Running from the non-striker’s end on Matthew Wade’s call,Hussey hared towards MS Dhoni as Suresh Raina rocketed the ball in from covers. In the way of the throw,Hussey held his right palm out and the ball crumpled off his glove,falling away from the ’keeper. Instantly,Dhoni was joined by the fielders inside the circle in a loud appeal,as umpire Simon Taufel and leg-umpire Billy Bowden consulted with third umpire Simon Fry.

Replays proved that it was a clear cut case of ‘hand hitting ball’ and not ‘ball hitting hand’ but the umpires decided that he was doing it to ‘protect himself’. Dhoni,very understandably,was not a happy man,as he spent a few minutes arguing with the umpires. Hussey was given the life on 17,and went on to score a match-winning 54.

“Plain and simple,he was out,” Dhoni said post match. “Here (holding his palm close to his body),I can understand if he is protecting himself. But out here (stretching his hand out further),it is not good,” he said. “In soccer,if your hands are popping out,you are penalised irrespective of what’s happening on the field. That’s why I said,plain and simple,it’s out.”

Inzi,the parameter

It wasn’t the first time that Dhoni had appealed for a batsman obstructing the field in ODIs. Six years back in Peshawar,Inzamam ul-Haq was given out for a crime far less offensive,feels Dhoni. “That time Inzi bhai defended a throw that was right at his face with his bat. Still he was given out,” added the skipper. “David was really lucky today. But it wasn’t in my hands.” It wouldn’t be,even in the second innings.

Even before the Hussey obstruction could be fully digested,another one occurred after the break. After Gautam Gambhir nudged Lee to point and took off,Tendulkar responded immediately. Crossing over from his follow-through side,Lee darted across the pitch to what would have been the silly-point area — in an attempt to observe David Warner’s throw from point. Blocked,Tendulkar found it hard to run around Lee,and threw his hands up in exasperation on falling well short of the crease. Out by the rules of the game for 14,a fuming Tendulkar turned back on a couple of occasions to check whether the Aussies would recall him. The hosts weren’t as kind as the Indians during R Ashwin’s Mankading incident in Brisbane.

“I don’t think Lee had any business being there,” said Dhoni. “Vinay was warned for darting mid-pitch in Brisbane. The umpire came to him and said ‘you’re not allowed to do that.’ That too for doing something well within the laws of the game. Lee wasn’t justified in going towards the point fielder. Then he stopped right in front of Sachin.”

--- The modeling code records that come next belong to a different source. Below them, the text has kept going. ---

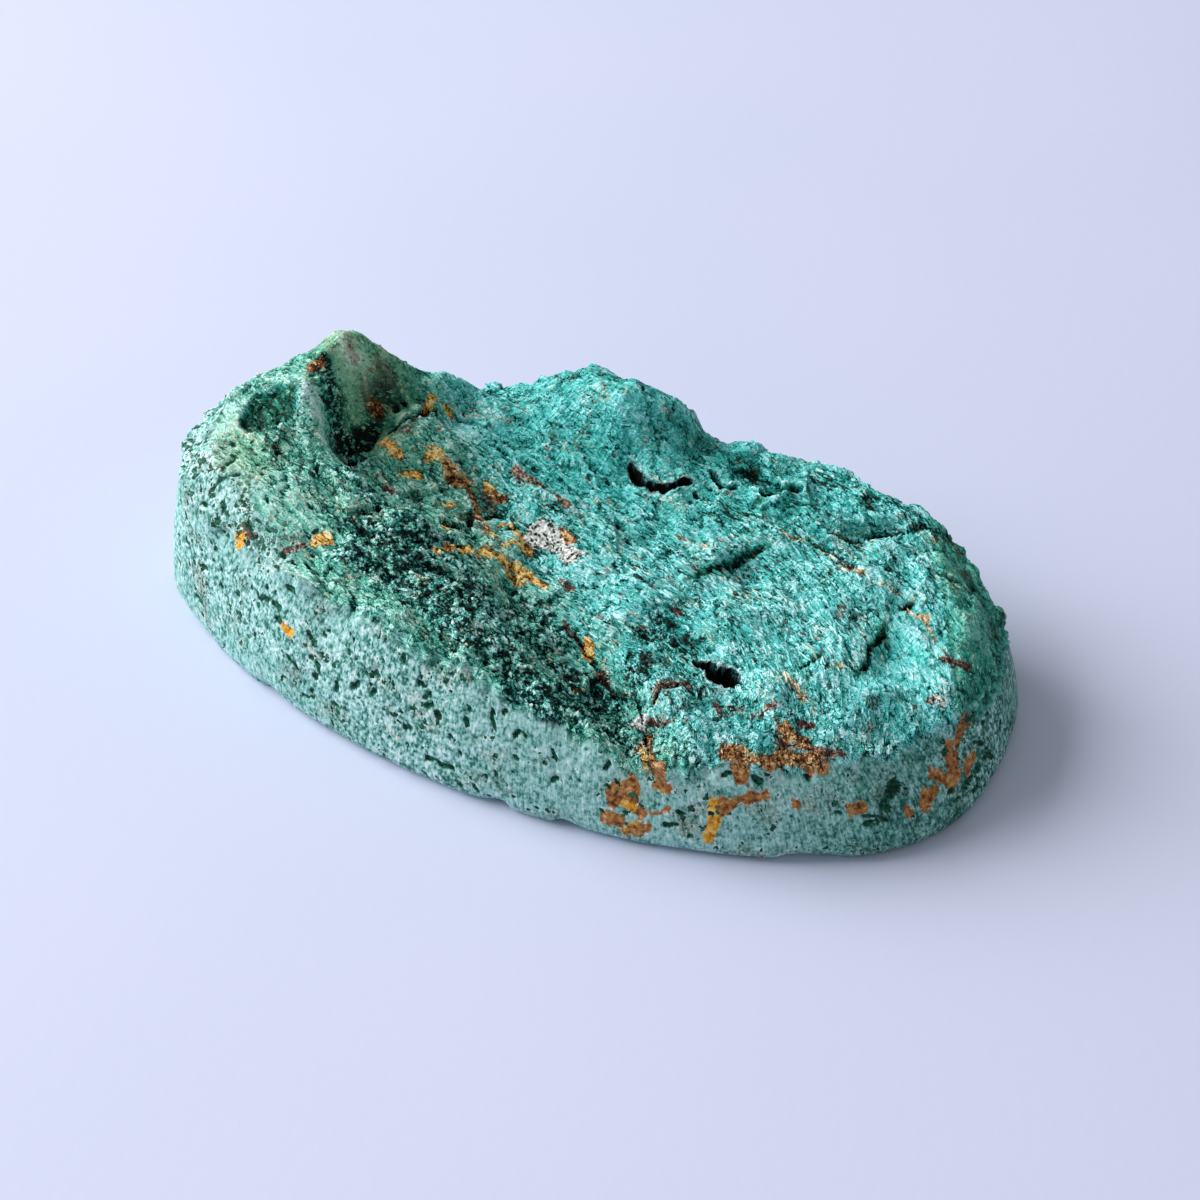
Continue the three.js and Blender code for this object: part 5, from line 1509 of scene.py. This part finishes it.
stone_finish, shader = new_finish(
    "ore_broken_and_ground", stone_colour, stone_roughness, stone_height, relief=0.00005)
shader.inputs["Specular IOR Level"].default_value = 0.2
crumb_finish, shader = new_finish(
    "ore_crumbs", crumb_colour, stone_roughness, crumb_height, relief=0.00003)
shader.inputs["Specular IOR Level"].default_value = 0.22
stone.data.materials.append(stone_finish)
for piece in (flakes, slivers, crumbs):
    piece.data.materials.append(crumb_finish)
print("nodes in the stone's finish:", len(stone_finish.node_tree.nodes))

# %% [markdown]
# ## Floor, light and camera
# The stone lies on a plain pale floor under one large soft light from the left and slightly behind,
# with a dim pale surround that fills the shadows. The camera looks down over the front, from a
# little to the right.

# %% Floor
floor_mesh = bpy.data.meshes.new("floor")
reach = 3  # metres from the stone to each edge, so far that no edge is seen
corners = [(-reach, -reach, 0), (reach, -reach, 0), (reach, reach, 0), (-reach, reach, 0)]
floor_mesh.from_pydata(corners, [], [(0, 1, 2, 3)])
floor = bpy.data.objects.new("floor", floor_mesh)
bpy.context.scene.collection.objects.link(floor)


def floor_colour(tree):
    return ramp(tree, cloud(tree, sized(tree, 60, 60, 60), 2.0), [(0.3, "#d2d9f2"), (0.7, "#d6dcf4")])


def floor_roughness(tree):
    return calc(tree, "MULTIPLY_ADD", cloud(tree, sized(tree, 30, 30, 30)), 0.1, 0.6)


def floor_height(tree):
    return cloud(tree, sized(tree, 1, 1, 1))


floor_finish, _ = new_finish("pale_floor", floor_colour, floor_roughness, floor_height, relief=0.00001)
floor_mesh.materials.append(floor_finish)
print("floor, metres across:", 2 * reach)

# %% Light
def soft_light(name, from_place, size, watts):
    """A square area light that faces the stone."""
    light = bpy.data.lights.new(name, "AREA")
    light.size, light.energy = size, watts
    lamp = bpy.data.objects.new(name, light)
    lamp.location = from_place
    lamp.rotation_euler = (-Vector(from_place)).to_track_quat("-Z", "Y").to_euler()
    bpy.context.scene.collection.objects.link(lamp)
    return lamp


window = soft_light("window", (-0.58, -0.05, 0.38), size=0.55, watts=7.2)
world = bpy.data.worlds.new("pale_surround")
world.use_nodes = True
world.node_tree.nodes["Background"].inputs["Color"].default_value = (0.96, 0.98, 1.0, 1)
world.node_tree.nodes["Background"].inputs["Strength"].default_value = 0.33
bpy.context.scene.world = world
bpy.context.scene.view_settings.view_transform = "Standard"
print("window light, metres from the stone:", round(window.location.length, 2))

# %% Camera
camera_data = bpy.data.cameras.new("camera")
camera_data.lens = 77.97
camera_data.sensor_width = 36
camera_data.clip_start = 0.01  # metres, because the stone is small and the camera near
camera = bpy.data.objects.new("camera", camera_data)
# It stands 24 degrees round to the right and 42 up, 178 mm from the place that it looks at.
azimuth, elevation, distance = np.radians(24), np.radians(42), 0.178
target = Vector((0.0008, 0.0017, 0.004))
level = np.cos(elevation)
back = Vector((np.sin(azimuth) * level, -np.cos(azimuth) * level, np.sin(elevation)))
camera.location = target + distance * back
camera.rotation_euler = back.to_track_quat("Z", "Y").to_euler()
bpy.context.scene.collection.objects.link(camera)
bpy.context.scene.camera = camera
print("camera at, mm:", [round(1000 * c, 1) for c in camera.location])

# %% [markdown]
# ## Hand the pieces to the frame
# Each piece rides on the part's one body, and the fine stone stands in for the plain one. The sizes
# of both are printed where the skin is joined.

# %% Ride, replace and finish
for piece in (stone, flakes, slivers, crumbs):
    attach(piece, "root")
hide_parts("stone")
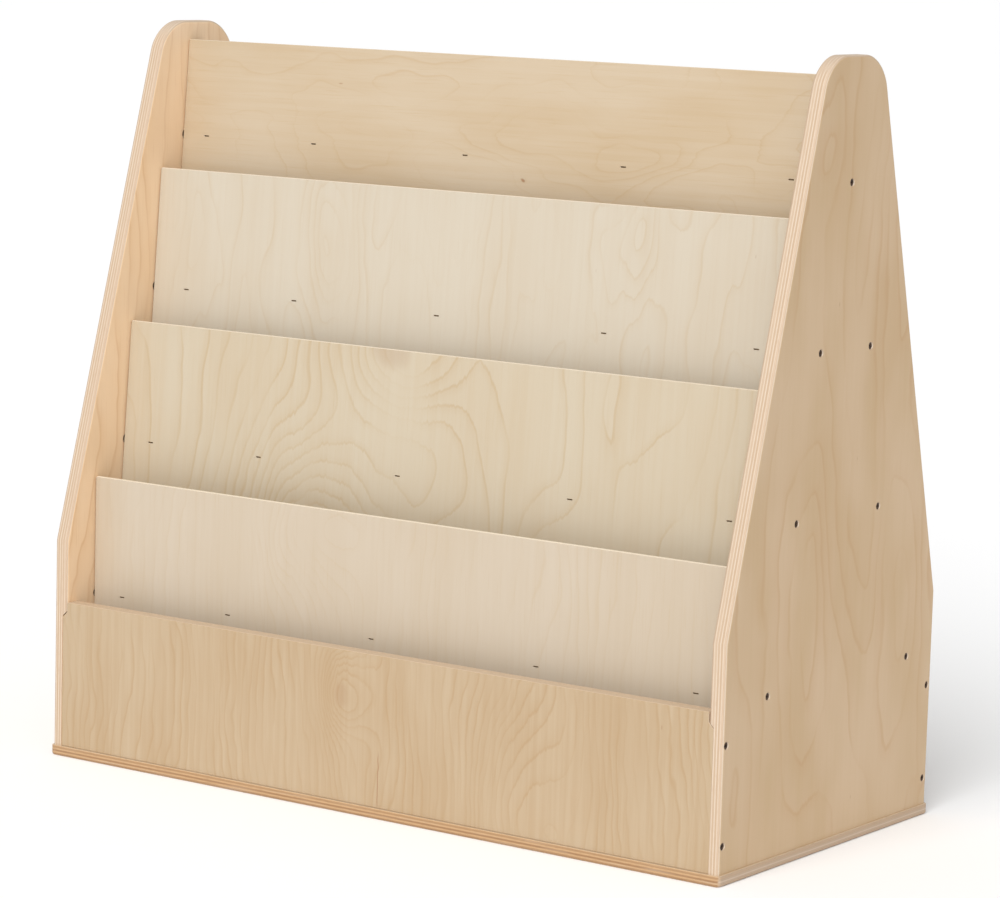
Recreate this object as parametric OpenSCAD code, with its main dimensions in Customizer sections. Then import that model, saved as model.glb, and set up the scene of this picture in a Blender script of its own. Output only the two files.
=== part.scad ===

Shane Watson,however,had a different take on what occurred during the run-out. “I actually thought Sachin was very disappointed in Gautam Gambhir for calling for a run. There was no run in it,” a smiling Watson said. But why didn’t he call Tendulkar back? “Oh,he was looking back furious at Gautam for calling for that run,” Watson continued. “It was Gautam who ran Sachin out. Not us.”